Available data:
┌──

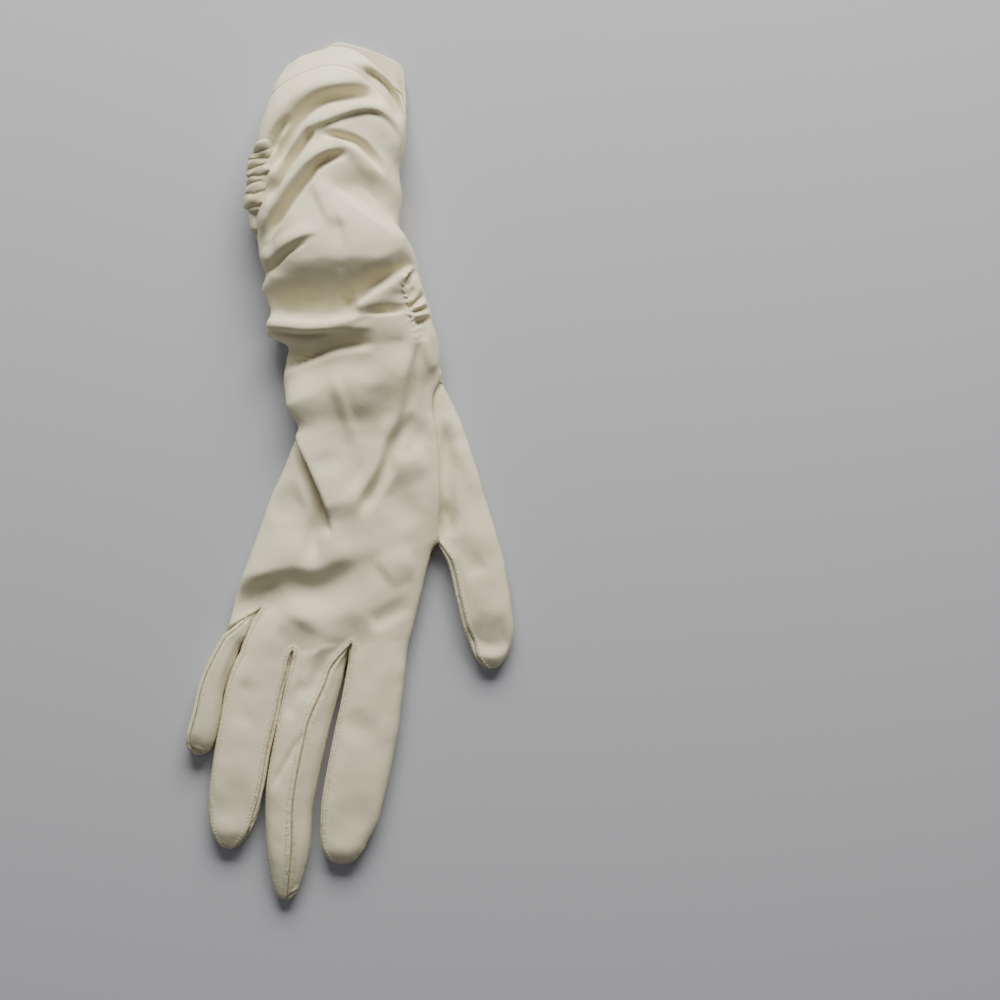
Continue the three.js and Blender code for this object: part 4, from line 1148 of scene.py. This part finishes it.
def jersey(name, light, shade):
    """Matte ivory jersey: a fine knit, slightly uneven, with creases painted tan as shade and random tan
    patches, fuzzy at its raw edges, with one small spot."""
    nodes = Nodes(name)
    place = nodes.add("ShaderNodeTexCoord", {}, {}, "Object")
    cloud = nodes.noise(place, *CLOUD)
    patches = nodes.noise(place, *PATCHES)
    grain = nodes.noise(place, *GRAIN)
    coarse = nodes.noise(place, *COARSE)
    crease, raw_edge = nodes.mark("crease"), nodes.mark("fuzz")
    knit = knit_height(nodes)
    tone = TONE.base + (cloud - 0.5) * TONE.cloud + (patches - 0.5) * TONE.patches
    # Higher knit relief lightens the tone, so the knit's grooves are painted darker as shade
    tone = tone + (grain - 0.5) * TONE.grain - knit * TONE.knit
    tone = tone + raw_edge * (coarse - TONE.raw_from) * TONE.raw_edge
    colour = nodes.mix(tone.clamped(), (*light, 1), (*shade, 1))
    fleck = (raw_edge * (coarse * 0.5 + grain * 0.5 - FLECKS.start) * FLECKS.strength).clamped()
    colour = nodes.mix(fleck, colour, (*(FLECKS.shade * c for c in shade), 1))
    # Painted shade: the creases are tinted tan and darker, and the clouds add random tan patches
    tan_shade_and_patches = (crease * CREASE_SHADE_AND_TAN_PATCHES.crease + (cloud - CREASE_SHADE_AND_TAN_PATCHES.cloud_from) * CREASE_SHADE_AND_TAN_PATCHES.cloud).clamped()
    colour = nodes.mix(tan_shade_and_patches, colour, TAN)
    ends = {0: place, 1: [c * MM for c in SPOT.place]}
    from_spot = nodes.add("ShaderNodeVectorMath", {"operation": "DISTANCE"}, ends, 1)
    near_spot = (1 - from_spot * (1 / (SPOT.size * MM)) + (grain - 0.5) * SPOT.raggedness).clamped()
    colour = nodes.mix(near_spot, colour, SPOT.brown)
    rough = coarse * (RELIEF.coarse + raw_edge * RELIEF.raw_edge)
    height = knit * RELIEF.knit + grain * RELIEF.grain + rough
    raised = {"Height": height, "Strength": RELIEF.strength, "Distance": RELIEF.depth * MM}
    bump = nodes.add("ShaderNodeBump", {}, raised)
    return nodes.finish(
        Base_Color=colour,
        Roughness=0.9,
        Normal=bump,
        Sheen_Weight=0.1,
        Sheen_Roughness=0.5,
        Sheen_Tint=(1.0, 0.97, 0.9, 1),
        Specular_IOR_Level=0.25,
    )


trank_jersey = jersey("ivory_jersey", (0.84, 0.775, 0.555), (0.72, 0.65, 0.42))
# The forks and the gathered strips wear darker copies of the same jersey, as painted shade
shaded_fork_jersey = jersey("ivory_jersey_fork", (0.80, 0.735, 0.52), (0.69, 0.62, 0.40))
shaded_gathered_jersey = jersey("ivory_jersey_gathered", (0.81, 0.74, 0.52), (0.67, 0.595, 0.37))

# The noise of the thread's twist, and how much it shades the thread
TWIST = (2500.0, 1.0)
TWIST_SHADE = 0.8


def thread(name, colour):
    """Matte cotton thread with a fine twist."""
    nodes = Nodes(name)
    place = nodes.add("ShaderNodeTexCoord", {}, {}, "Object")
    twist = nodes.noise(place, *TWIST)
    tinted = nodes.mix(twist, (*colour, 1), (*(TWIST_SHADE * c for c in colour), 1))
    return nodes.finish(Base_Color=tinted, Roughness=0.8, Sheen_Weight=0.2)


stitch_thread = thread("stitch_thread", (0.68, 0.62, 0.45))


def dress(item, material, slot, *nodes):
    """Gives a piece its finish and its place on the glove."""
    item.data.materials.append(material)
    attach(item, "root")
    if nodes:
        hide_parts(*nodes)


dress(cloth_piece("trank", ["back", "palm"], CLOTH), trank_jersey, "jersey", "trank_back", "trank_palm")
dress(cloth_piece("hem", ["hem"], HEM_CLOTH), trank_jersey, "hem_jersey", "opening_hem")
dress(cloth_piece("thumb_piece", ["thumb"], CLOTH), trank_jersey, "jersey", "thumb")
FORK_NODES = ("fourchette_ring_little", "fourchette_middle_ring", "fourchette_index_middle")
for fork, node in zip(FORKS, FORK_NODES):
    dress(cloth_piece(fork, [fork], CLOTH), shaded_fork_jersey, "fourchette_jersey", node)

# The gathered strips' cloth, which is drawn thin
STRIP_CLOTH = 0.45


def strip_object(name, points, marks):
    """A strip of cloth from a grid of points."""
    rows, columns = points.shape[:2]
    ids = np.arange(rows * columns).reshape(rows, columns)
    quads = grid_quads(ids)
    cloth = stacked(run_along(points[rows // 2])[None, :], cloth_length(points)).reshape(-1, 2)
    flat = {mark: np.broadcast_to(values, (rows, columns)).reshape(-1) for mark, values in marks.items()}
    item = mesh_object(name, points.reshape(-1, 3), quads.tolist(), cloth[quads.reshape(-1)], flat)
    thicken(item, STRIP_CLOTH)
    return item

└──

Task description:
Extract the listing in its entirety and repeat it exactly.

Exercise solution:
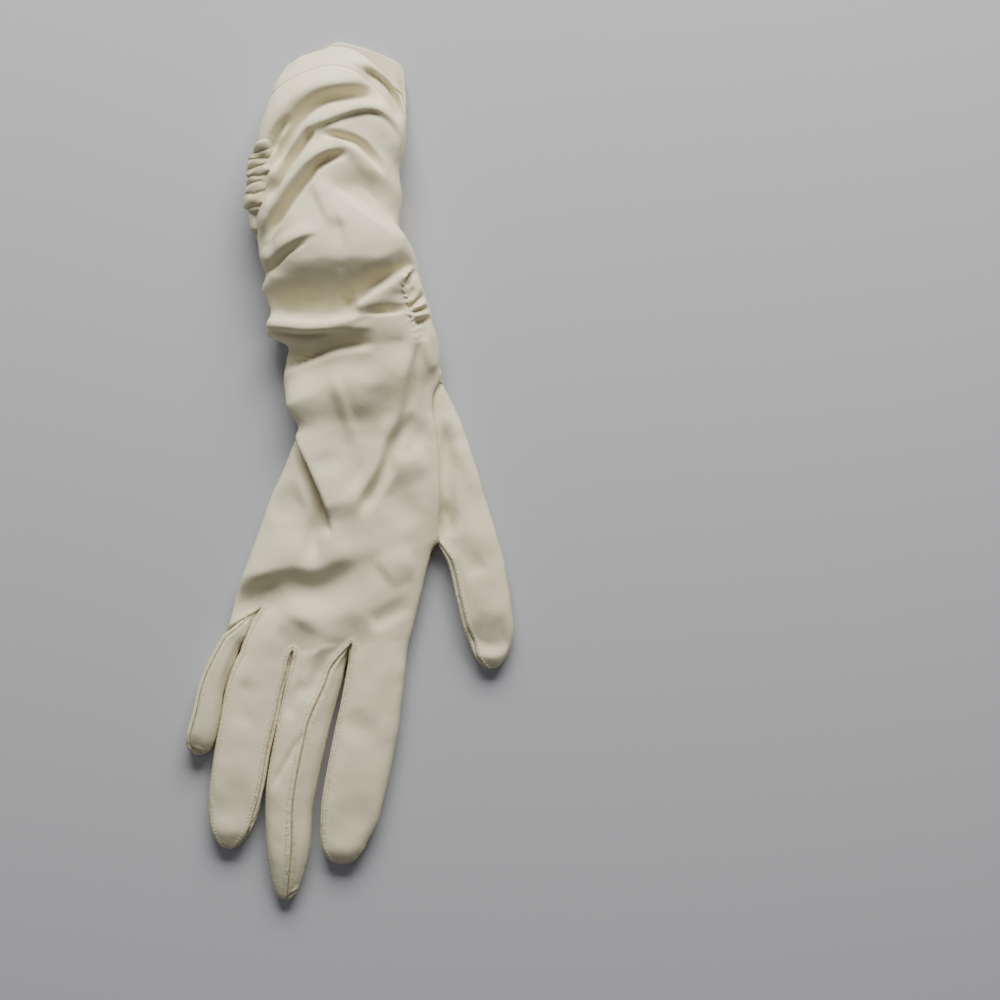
Continue the three.js and Blender code for this object: part 4, from line 1148 of scene.py. This part finishes it.
def jersey(name, light, shade):
    """Matte ivory jersey: a fine knit, slightly uneven, with creases painted tan as shade and random tan
    patches, fuzzy at its raw edges, with one small spot."""
    nodes = Nodes(name)
    place = nodes.add("ShaderNodeTexCoord", {}, {}, "Object")
    cloud = nodes.noise(place, *CLOUD)
    patches = nodes.noise(place, *PATCHES)
    grain = nodes.noise(place, *GRAIN)
    coarse = nodes.noise(place, *COARSE)
    crease, raw_edge = nodes.mark("crease"), nodes.mark("fuzz")
    knit = knit_height(nodes)
    tone = TONE.base + (cloud - 0.5) * TONE.cloud + (patches - 0.5) * TONE.patches
    # Higher knit relief lightens the tone, so the knit's grooves are painted darker as shade
    tone = tone + (grain - 0.5) * TONE.grain - knit * TONE.knit
    tone = tone + raw_edge * (coarse - TONE.raw_from) * TONE.raw_edge
    colour = nodes.mix(tone.clamped(), (*light, 1), (*shade, 1))
    fleck = (raw_edge * (coarse * 0.5 + grain * 0.5 - FLECKS.start) * FLECKS.strength).clamped()
    colour = nodes.mix(fleck, colour, (*(FLECKS.shade * c for c in shade), 1))
    # Painted shade: the creases are tinted tan and darker, and the clouds add random tan patches
    tan_shade_and_patches = (crease * CREASE_SHADE_AND_TAN_PATCHES.crease + (cloud - CREASE_SHADE_AND_TAN_PATCHES.cloud_from) * CREASE_SHADE_AND_TAN_PATCHES.cloud).clamped()
    colour = nodes.mix(tan_shade_and_patches, colour, TAN)
    ends = {0: place, 1: [c * MM for c in SPOT.place]}
    from_spot = nodes.add("ShaderNodeVectorMath", {"operation": "DISTANCE"}, ends, 1)
    near_spot = (1 - from_spot * (1 / (SPOT.size * MM)) + (grain - 0.5) * SPOT.raggedness).clamped()
    colour = nodes.mix(near_spot, colour, SPOT.brown)
    rough = coarse * (RELIEF.coarse + raw_edge * RELIEF.raw_edge)
    height = knit * RELIEF.knit + grain * RELIEF.grain + rough
    raised = {"Height": height, "Strength": RELIEF.strength, "Distance": RELIEF.depth * MM}
    bump = nodes.add("ShaderNodeBump", {}, raised)
    return nodes.finish(
        Base_Color=colour,
        Roughness=0.9,
        Normal=bump,
        Sheen_Weight=0.1,
        Sheen_Roughness=0.5,
        Sheen_Tint=(1.0, 0.97, 0.9, 1),
        Specular_IOR_Level=0.25,
    )


trank_jersey = jersey("ivory_jersey", (0.84, 0.775, 0.555), (0.72, 0.65, 0.42))
# The forks and the gathered strips wear darker copies of the same jersey, as painted shade
shaded_fork_jersey = jersey("ivory_jersey_fork", (0.80, 0.735, 0.52), (0.69, 0.62, 0.40))
shaded_gathered_jersey = jersey("ivory_jersey_gathered", (0.81, 0.74, 0.52), (0.67, 0.595, 0.37))

# The noise of the thread's twist, and how much it shades the thread
TWIST = (2500.0, 1.0)
TWIST_SHADE = 0.8


def thread(name, colour):
    """Matte cotton thread with a fine twist."""
    nodes = Nodes(name)
    place = nodes.add("ShaderNodeTexCoord", {}, {}, "Object")
    twist = nodes.noise(place, *TWIST)
    tinted = nodes.mix(twist, (*colour, 1), (*(TWIST_SHADE * c for c in colour), 1))
    return nodes.finish(Base_Color=tinted, Roughness=0.8, Sheen_Weight=0.2)


stitch_thread = thread("stitch_thread", (0.68, 0.62, 0.45))


def dress(item, material, slot, *nodes):
    """Gives a piece its finish and its place on the glove."""
    item.data.materials.append(material)
    attach(item, "root")
    if nodes:
        hide_parts(*nodes)


dress(cloth_piece("trank", ["back", "palm"], CLOTH), trank_jersey, "jersey", "trank_back", "trank_palm")
dress(cloth_piece("hem", ["hem"], HEM_CLOTH), trank_jersey, "hem_jersey", "opening_hem")
dress(cloth_piece("thumb_piece", ["thumb"], CLOTH), trank_jersey, "jersey", "thumb")
FORK_NODES = ("fourchette_ring_little", "fourchette_middle_ring", "fourchette_index_middle")
for fork, node in zip(FORKS, FORK_NODES):
    dress(cloth_piece(fork, [fork], CLOTH), shaded_fork_jersey, "fourchette_jersey", node)

# The gathered strips' cloth, which is drawn thin
STRIP_CLOTH = 0.45


def strip_object(name, points, marks):
    """A strip of cloth from a grid of points."""
    rows, columns = points.shape[:2]
    ids = np.arange(rows * columns).reshape(rows, columns)
    quads = grid_quads(ids)
    cloth = stacked(run_along(points[rows // 2])[None, :], cloth_length(points)).reshape(-1, 2)
    flat = {mark: np.broadcast_to(values, (rows, columns)).reshape(-1) for mark, values in marks.items()}
    item = mesh_object(name, points.reshape(-1, 3), quads.tolist(), cloth[quads.reshape(-1)], flat)
    thicken(item, STRIP_CLOTH)
    return item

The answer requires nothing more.